The surge amplified by the stamp duty holiday is masking deeper problems in the property market.  The median price of a home listed on Zoopla is 10% higher than this time last year.  This reflects seller optimism, but also the types of property for sale, as vendors bring bigger, more expensive homes to market.

The stamp duty holiday means that homes closest in value to the £500,000 nil-rate band come with the biggest proportionate tax savings.  At the same time, buyer demand is greatest for larger detached properties.
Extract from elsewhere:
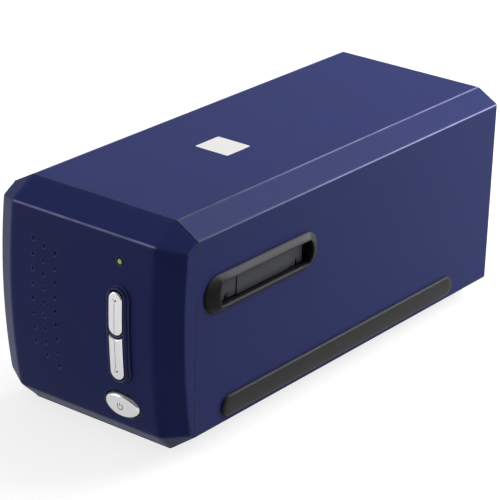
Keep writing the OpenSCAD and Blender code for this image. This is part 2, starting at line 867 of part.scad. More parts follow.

Less wealthy demographics are more reliant on the low deposit mortgages that lenders have withdrawn en masse and are more exposed to rising unemployment.  But the relative slowdown in this sector is being concealed by the large volume of more valuable transactions.

“The strength of the market nationally is masking weakness… sales are slowing in areas where households are typically on lower incomes and more sensitive to economic uncertainty and more restricted cash availability,” said Mr Donnell.

Zoopla added that once the post-lockdown backlog has filtered through the system by the middle of next year, the polarisation will become more apparent, as agreed sales take several months to complete.

Andrew Burrell, of research firm Capital Economics, said that as pent-up demand unwinds “we expect house price growth to slow to a standstill next year”.

Lead indicators suggest pent-up demand has nearly run its course.  Buyer demand, which Zoopla measures using a combination of searches and inquiries, is 40% higher than in 2019, but it has slowed to the level seen at the beginning of March.   Yet the rush to transact before March 2021 will boost sales figures in the coming months.  Zoopla expects price growth to hit 4% in the short-term.

In Scotland and Wales, the number of sales agreed in the year to date versus the same period in 2019 is still down by 13.9% and 10%, but the difference can be attributed to the fact that both housing markets opened much later than the English market after lockdown.